I had got up in the morning and by the time I was ready for bed it was a different planet—the world doesn’t change in front of your eyes; it changes behind your back.

– Pilgrim on 9/11, a sentiment so many of us can relate to

Read it for the main character (especially if you like Jason Bourne)

If you pick up I Am Pilgrim for one reason, do it for the main character. Pilgrim – otherwise known as Scott Murdoch, Jude Garrett and Peter Campbell (try not to think of Mad Men…) – may be anonymous to the world, but he isn’t to the reader. We’re fully exposed to his brilliant intelligence, including a psychology degree from Harvard and the rare ability to get to the raw truth of a crime.

However, we’re also privy to his very human weaknesses. Pilgrim is left with much unsaid after his adopted father passes away, and many a reader can relate to his feelings of regret which make closure seem impossible. Also, we’re all too aware of the character’s desire for love and normality in a lifestyle that makes both impossible.

If you enjoyed the Jason Bourne series, both in book and film, you may well like I Am Pilgrim too, especially when it comes to the outstanding yet vulnerable male protagonist.
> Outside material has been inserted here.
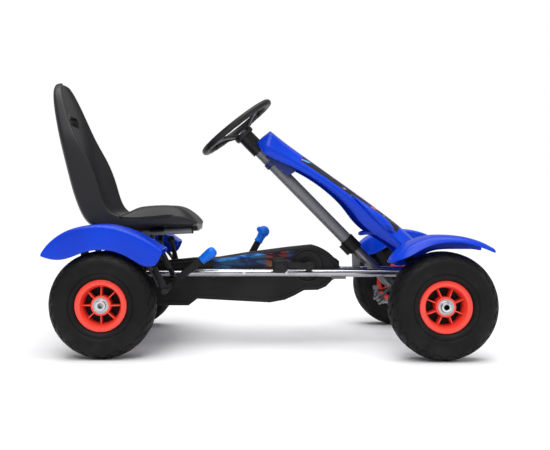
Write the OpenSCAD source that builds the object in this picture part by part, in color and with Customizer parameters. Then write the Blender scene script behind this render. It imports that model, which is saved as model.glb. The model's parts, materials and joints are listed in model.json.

My favourite elements of the book include Pilgrim’s search for normality in Paris, his writing as a way to find closure, and the comfort he finds in both the written and spoken word.

The wisdom from a Buddhist monk that “if you want to be free, all you have to do is let go” unexpectedly affects the decisions of both Pilgrim and those he passes the phrase onto. Similarly, a reference to the Gospel of St Mark, chapter sixteen, verse six, provides strength when it is most needed. Pilgrim writes, “even if you are not a believer, the words are still very beautiful”.

I Am Pilgrim is the perfect book to binge-read – and, perhaps, one of the best thrillers ever written.